* **REQUIREMENTS**
What follows is a set of records; repeat all of them exactly.

Parts and joints as JSON:
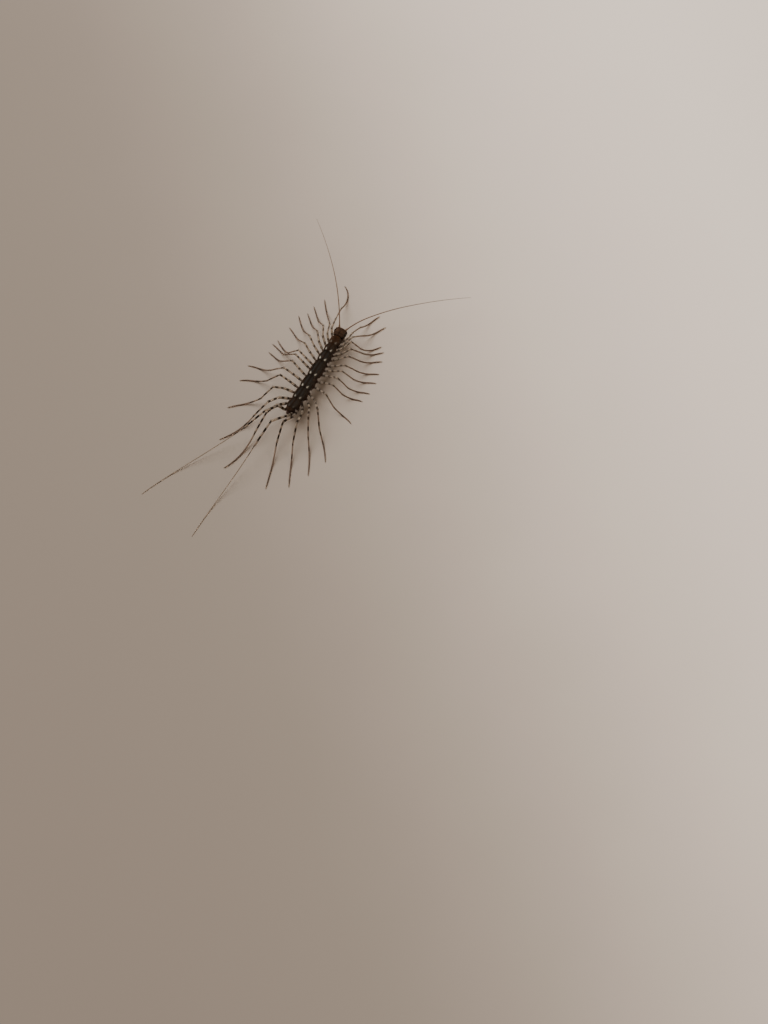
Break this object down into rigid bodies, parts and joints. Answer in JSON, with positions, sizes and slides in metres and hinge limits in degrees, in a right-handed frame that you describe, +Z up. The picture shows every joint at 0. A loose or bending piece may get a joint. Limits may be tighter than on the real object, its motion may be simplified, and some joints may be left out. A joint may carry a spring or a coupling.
{
  "type": "house centipede",
  "caption": "Long low arthropod with a plated trunk, thin feelers and slender bent legs spread on the floor, shown standing still as a life-size natural history model.",
  "frame": {"origin": "middle of the footprint's bounding box, on the floor that the feet rest on", "axes": "+Z up, +Y towards the animal's head along its trunk, +X to its right"},
  "size_m": [0.0576, 0.1098, 0.01],
  "materials": {
    "plate": "glossy dark brown, nearly black shell plates with pale paired spots near their rear edges",
    "head": "glossy dark red-brown shell",
    "eye": "black many-faceted eye",
    "claw": "smooth red-brown horn, darker at the tips",
    "feeler": "fine-haired brown rings",
    "leg": "pale tan shell with dark bands, greyer towards the feet"
  },
  "bodies": {
    "root": {"antenna_left": "feeler", "antenna_right": "feeler", "eye_left": "eye", "eye_right": "eye", "forcipule_left": "claw", "forcipule_right": "claw", "head": "head", "leg_left_01": "leg", "leg_left_02": "leg", "leg_left_03": "leg", "leg_left_04": "leg", "leg_left_05": "leg", "leg_left_06": "leg", "leg_left_07": "leg", "leg_left_08": "leg", "leg_left_09": "leg", "leg_left_10": "leg", "leg_left_11": "leg", "leg_left_12": "leg", "leg_left_13": "leg", "leg_left_14": "leg", "leg_left_15": "leg", "leg_right_01": "leg", "leg_right_02": "leg", "leg_right_03": "leg", "leg_right_04": "leg", "leg_right_05": "leg", "leg_right_06": "leg", "leg_right_07": "leg", "leg_right_08": "leg", "leg_right_09": "leg", "leg_right_10": "leg", "leg_right_11": "leg", "leg_right_12": "leg", "leg_right_13": "leg", "leg_right_14": "leg", "leg_right_15": "leg", "palp_left": "claw", "palp_right": "claw", "tail": "plate", "trunk_1": "plate", "trunk_2": "plate", "trunk_3": "plate", "trunk_4": "plate", "trunk_5": "plate", "trunk_6": "plate", "trunk_7": "plate"}
  },
  "joints": []
}
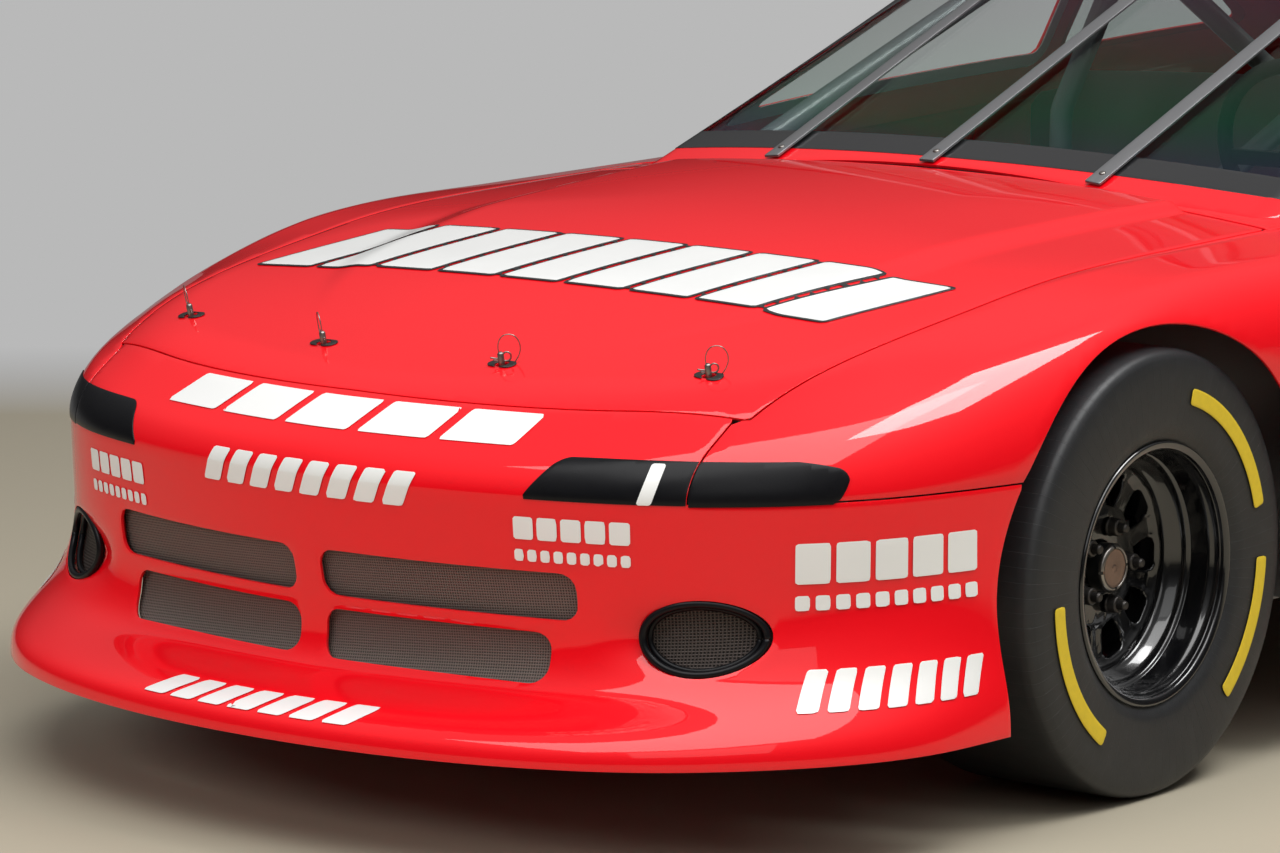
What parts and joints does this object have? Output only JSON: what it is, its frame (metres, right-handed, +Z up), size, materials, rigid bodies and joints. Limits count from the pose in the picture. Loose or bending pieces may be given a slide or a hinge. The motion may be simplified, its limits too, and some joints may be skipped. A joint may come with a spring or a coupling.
{
  "type": "stock car",
  "caption": "Closed-body racing stock car with a smooth nose, mesh grilles, slick tyres and a tube frame.",
  "frame": {"origin": "on the ground, under the middle of the wheelbase", "axes": "+Y towards the tail, +X towards the car's left side, +Z up"},
  "size_m": [1.89, 5.014, 1.2747],
  "materials": {
    "red_paint": "gloss",
    "cover_black": "satin",
    "mesh_grey": "satin",
    "tyre_rubber": "matte",
    "wheel_black": "gloss",
    "bare_steel": "satin",
    "frame_grey": "satin",
    "sheet_aluminium": "satin",
    "brace_grey": "satin",
    "clear_glazing": "gloss",
    "cast_grey": "matte",
    "seat_black": "matte",
    "rubber_black": "matte"
  },
  "bodies": {
    "root": {"nose": "red_paint", "left_fender": "red_paint", "right_fender": "red_paint", "left_door": "red_paint", "right_door": "red_paint", "left_quarter": "red_paint", "right_quarter": "red_paint", "tail": "red_paint", "roof": "red_paint", "cowl_panel": "red_paint", "deck_panel": "red_paint", "grille_screens": "mesh_grey", "headlamp_covers": "cover_black", "windshield": "clear_glazing", "rear_windows": "clear_glazing", "window_braces": "brace_grey", "chassis_frame": "frame_grey", "main_hoop": "frame_grey", "halo_bars": "frame_grey", "door_bars": "frame_grey", "rear_stays": "frame_grey", "front_arms": "frame_grey", "rear_axle": "cast_grey", "floor": "sheet_aluminium", "dashboard": "sheet_aluminium", "steering_column": "bare_steel", "seat": "seat_black", "gear_lever": "bare_steel", "engine": "cast_grey", "gearbox_and_shaft": "cast_grey", "radiator": "sheet_aluminium", "exhaust_pipes": "bare_steel", "fuel_cell": "frame_grey", "hood_pins": "bare_steel"},
    "hood": {"hood": "red_paint"},
    "deck_lid": {"deck_lid": "red_paint", "rear_spoiler": "sheet_aluminium"},
    "left_knuckle": {"left_knuckle": "cast_grey"},
    "right_knuckle": {"right_knuckle": "cast_grey"},
    "tie_rod": {"tie_rod": "bare_steel"},
    "steering_wheel": {"steering_wheel": "rubber_black"},
    "left_front_wheel": {"left_front_tyre": "tyre_rubber", "left_front_rim": "wheel_black", "left_front_hub": "bare_steel"},
    "left_rear_wheel": {"left_rear_tyre": "tyre_rubber", "left_rear_rim": "wheel_black", "left_rear_hub": "bare_steel"},
    "right_front_wheel": {"right_front_tyre": "tyre_rubber", "right_front_rim": "wheel_black", "right_front_hub": "bare_steel"},
    "right_rear_wheel": {"right_rear_tyre": "tyre_rubber", "right_rear_rim": "wheel_black", "right_rear_hub": "bare_steel"}
  },
  "joints": [
    {"name": "hood_hinge", "type": "hinge", "parent": "root", "child": "hood", "pos_m": [0, -0.797, 0.834], "axis": [-1, 0, 0], "range_deg": [0, 50]},
    {"name": "deck_lid_hinge", "type": "hinge", "parent": "root", "child": "deck_lid", "pos_m": [0, 1.553, 0.93], "axis": [1, 0, 0], "range_deg": [0, 50]},
    {"name": "left_steer", "type": "hinge", "parent": "root", "child": "left_knuckle", "pos_m": [0.64, -1.397, 0.349], "axis": [0, 0, 1], "range_deg": [-22, 22]},
    {"name": "right_steer", "type": "hinge", "parent": "root", "child": "right_knuckle", "pos_m": [-0.64, -1.397, 0.349], "axis": [0, 0, 1], "range_deg": [-22, 22]},
    {"name": "tie_rod_swing", "type": "hinge", "parent": "left_knuckle", "child": "tie_rod", "pos_m": [0.64, -1.522, 0.29], "axis": [0, 0, 1], "range_deg": [-22, 22]},
    {"name": "steering_wheel_turn", "type": "hinge", "parent": "root", "child": "steering_wheel", "pos_m": [0.34, -0.067, 0.835], "axis": [0, 0.9272, 0.3746], "range_deg": [-330, 330]},
    {"name": "left_front_wheel_spin", "type": "hinge", "parent": "left_knuckle", "child": "left_front_wheel", "pos_m": [0.755, -1.397, 0.349], "axis": [1, 0, 0], "continuous": true},
    {"name": "left_rear_wheel_spin", "type": "hinge", "parent": "root", "child": "left_rear_wheel", "pos_m": [0.755, 1.397, 0.349], "axis": [1, 0, 0], "continuous": true},
    {"name": "right_front_wheel_spin", "type": "hinge", "parent": "right_knuckle", "child": "right_front_wheel", "pos_m": [-0.755, -1.397, 0.349], "axis": [1, 0, 0], "continuous": true},
    {"name": "right_rear_wheel_spin", "type": "hinge", "parent": "root", "child": "right_rear_wheel", "pos_m": [-0.755, 1.397, 0.349], "axis": [1, 0, 0], "continuous": true}
  ],
  "couplings": [
    {"joint": "right_steer", "follows": "left_steer", "ratio": 1},
    {"joint": "tie_rod_swing", "follows": "left_steer", "ratio": -1},
    {"joint": "steering_wheel_turn", "follows": "left_steer", "ratio": 15}
  ]
}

* **COMPLETE OUTPUT**
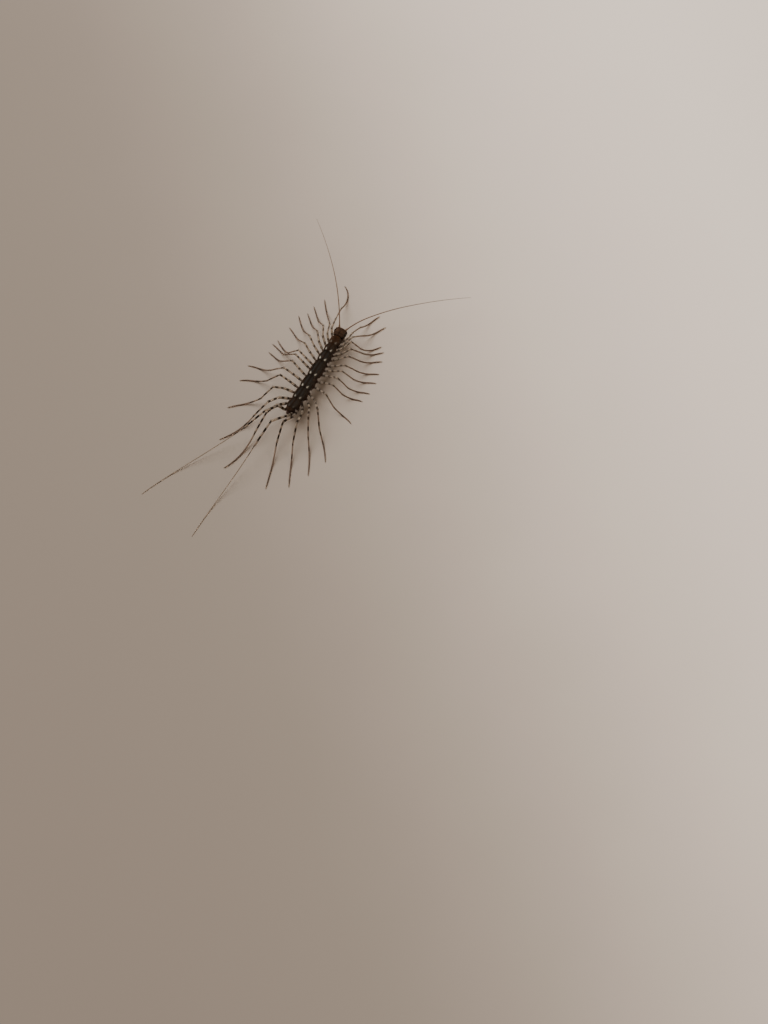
Break this object down into rigid bodies, parts and joints. Answer in JSON, with positions, sizes and slides in metres and hinge limits in degrees, in a right-handed frame that you describe, +Z up. The picture shows every joint at 0. A loose or bending piece may get a joint. Limits may be tighter than on the real object, its motion may be simplified, and some joints may be left out. A joint may carry a spring or a coupling.
{
  "type": "house centipede",
  "caption": "Long low arthropod with a plated trunk, thin feelers and slender bent legs spread on the floor, shown standing still as a life-size natural history model.",
  "frame": {"origin": "middle of the footprint's bounding box, on the floor that the feet rest on", "axes": "+Z up, +Y towards the animal's head along its trunk, +X to its right"},
  "size_m": [0.0576, 0.1098, 0.01],
  "materials": {
    "plate": "glossy dark brown, nearly black shell plates with pale paired spots near their rear edges",
    "head": "glossy dark red-brown shell",
    "eye": "black many-faceted eye",
    "claw": "smooth red-brown horn, darker at the tips",
    "feeler": "fine-haired brown rings",
    "leg": "pale tan shell with dark bands, greyer towards the feet"
  },
  "bodies": {
    "root": {"antenna_left": "feeler", "antenna_right": "feeler", "eye_left": "eye", "eye_right": "eye", "forcipule_left": "claw", "forcipule_right": "claw", "head": "head", "leg_left_01": "leg", "leg_left_02": "leg", "leg_left_03": "leg", "leg_left_04": "leg", "leg_left_05": "leg", "leg_left_06": "leg", "leg_left_07": "leg", "leg_left_08": "leg", "leg_left_09": "leg", "leg_left_10": "leg", "leg_left_11": "leg", "leg_left_12": "leg", "leg_left_13": "leg", "leg_left_14": "leg", "leg_left_15": "leg", "leg_right_01": "leg", "leg_right_02": "leg", "leg_right_03": "leg", "leg_right_04": "leg", "leg_right_05": "leg", "leg_right_06": "leg", "leg_right_07": "leg", "leg_right_08": "leg", "leg_right_09": "leg", "leg_right_10": "leg", "leg_right_11": "leg", "leg_right_12": "leg", "leg_right_13": "leg", "leg_right_14": "leg", "leg_right_15": "leg", "palp_left": "claw", "palp_right": "claw", "tail": "plate", "trunk_1": "plate", "trunk_2": "plate", "trunk_3": "plate", "trunk_4": "plate", "trunk_5": "plate", "trunk_6": "plate", "trunk_7": "plate"}
  },
  "joints": []
}
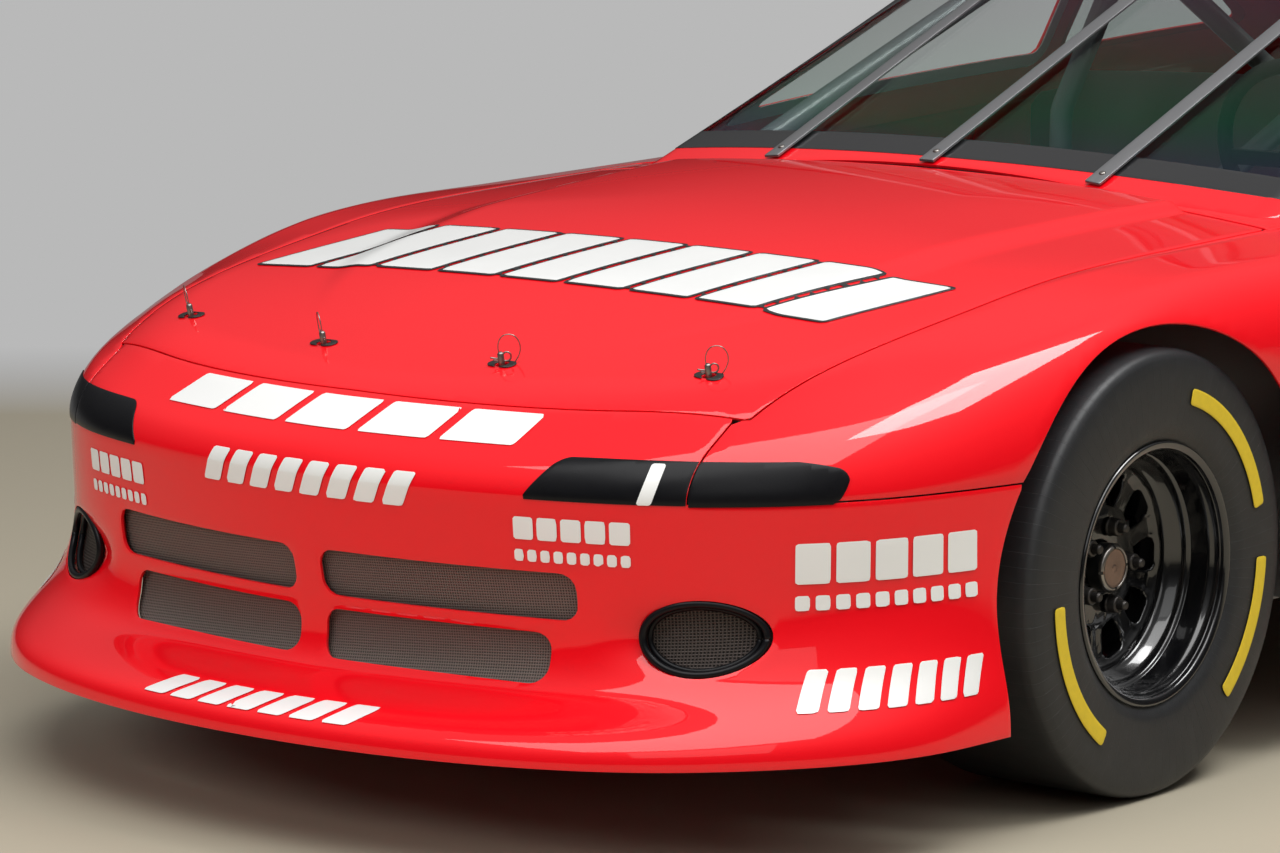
What parts and joints does this object have? Output only JSON: what it is, its frame (metres, right-handed, +Z up), size, materials, rigid bodies and joints. Limits count from the pose in the picture. Loose or bending pieces may be given a slide or a hinge. The motion may be simplified, its limits too, and some joints may be skipped. A joint may come with a spring or a coupling.
{
  "type": "stock car",
  "caption": "Closed-body racing stock car with a smooth nose, mesh grilles, slick tyres and a tube frame.",
  "frame": {"origin": "on the ground, under the middle of the wheelbase", "axes": "+Y towards the tail, +X towards the car's left side, +Z up"},
  "size_m": [1.89, 5.014, 1.2747],
  "materials": {
    "red_paint": "gloss",
    "cover_black": "satin",
    "mesh_grey": "satin",
    "tyre_rubber": "matte",
    "wheel_black": "gloss",
    "bare_steel": "satin",
    "frame_grey": "satin",
    "sheet_aluminium": "satin",
    "brace_grey": "satin",
    "clear_glazing": "gloss",
    "cast_grey": "matte",
    "seat_black": "matte",
    "rubber_black": "matte"
  },
  "bodies": {
    "root": {"nose": "red_paint", "left_fender": "red_paint", "right_fender": "red_paint", "left_door": "red_paint", "right_door": "red_paint", "left_quarter": "red_paint", "right_quarter": "red_paint", "tail": "red_paint", "roof": "red_paint", "cowl_panel": "red_paint", "deck_panel": "red_paint", "grille_screens": "mesh_grey", "headlamp_covers": "cover_black", "windshield": "clear_glazing", "rear_windows": "clear_glazing", "window_braces": "brace_grey", "chassis_frame": "frame_grey", "main_hoop": "frame_grey", "halo_bars": "frame_grey", "door_bars": "frame_grey", "rear_stays": "frame_grey", "front_arms": "frame_grey", "rear_axle": "cast_grey", "floor": "sheet_aluminium", "dashboard": "sheet_aluminium", "steering_column": "bare_steel", "seat": "seat_black", "gear_lever": "bare_steel", "engine": "cast_grey", "gearbox_and_shaft": "cast_grey", "radiator": "sheet_aluminium", "exhaust_pipes": "bare_steel", "fuel_cell": "frame_grey", "hood_pins": "bare_steel"},
    "hood": {"hood": "red_paint"},
    "deck_lid": {"deck_lid": "red_paint", "rear_spoiler": "sheet_aluminium"},
    "left_knuckle": {"left_knuckle": "cast_grey"},
    "right_knuckle": {"right_knuckle": "cast_grey"},
    "tie_rod": {"tie_rod": "bare_steel"},
    "steering_wheel": {"steering_wheel": "rubber_black"},
    "left_front_wheel": {"left_front_tyre": "tyre_rubber", "left_front_rim": "wheel_black", "left_front_hub": "bare_steel"},
    "left_rear_wheel": {"left_rear_tyre": "tyre_rubber", "left_rear_rim": "wheel_black", "left_rear_hub": "bare_steel"},
    "right_front_wheel": {"right_front_tyre": "tyre_rubber", "right_front_rim": "wheel_black", "right_front_hub": "bare_steel"},
    "right_rear_wheel": {"right_rear_tyre": "tyre_rubber", "right_rear_rim": "wheel_black", "right_rear_hub": "bare_steel"}
  },
  "joints": [
    {"name": "hood_hinge", "type": "hinge", "parent": "root", "child": "hood", "pos_m": [0, -0.797, 0.834], "axis": [-1, 0, 0], "range_deg": [0, 50]},
    {"name": "deck_lid_hinge", "type": "hinge", "parent": "root", "child": "deck_lid", "pos_m": [0, 1.553, 0.93], "axis": [1, 0, 0], "range_deg": [0, 50]},
    {"name": "left_steer", "type": "hinge", "parent": "root", "child": "left_knuckle", "pos_m": [0.64, -1.397, 0.349], "axis": [0, 0, 1], "range_deg": [-22, 22]},
    {"name": "right_steer", "type": "hinge", "parent": "root", "child": "right_knuckle", "pos_m": [-0.64, -1.397, 0.349], "axis": [0, 0, 1], "range_deg": [-22, 22]},
    {"name": "tie_rod_swing", "type": "hinge", "parent": "left_knuckle", "child": "tie_rod", "pos_m": [0.64, -1.522, 0.29], "axis": [0, 0, 1], "range_deg": [-22, 22]},
    {"name": "steering_wheel_turn", "type": "hinge", "parent": "root", "child": "steering_wheel", "pos_m": [0.34, -0.067, 0.835], "axis": [0, 0.9272, 0.3746], "range_deg": [-330, 330]},
    {"name": "left_front_wheel_spin", "type": "hinge", "parent": "left_knuckle", "child": "left_front_wheel", "pos_m": [0.755, -1.397, 0.349], "axis": [1, 0, 0], "continuous": true},
    {"name": "left_rear_wheel_spin", "type": "hinge", "parent": "root", "child": "left_rear_wheel", "pos_m": [0.755, 1.397, 0.349], "axis": [1, 0, 0], "continuous": true},
    {"name": "right_front_wheel_spin", "type": "hinge", "parent": "right_knuckle", "child": "right_front_wheel", "pos_m": [-0.755, -1.397, 0.349], "axis": [1, 0, 0], "continuous": true},
    {"name": "right_rear_wheel_spin", "type": "hinge", "parent": "root", "child": "right_rear_wheel", "pos_m": [-0.755, 1.397, 0.349], "axis": [1, 0, 0], "continuous": true}
  ],
  "couplings": [
    {"joint": "right_steer", "follows": "left_steer", "ratio": 1},
    {"joint": "tie_rod_swing", "follows": "left_steer", "ratio": -1},
    {"joint": "steering_wheel_turn", "follows": "left_steer", "ratio": 15}
  ]
}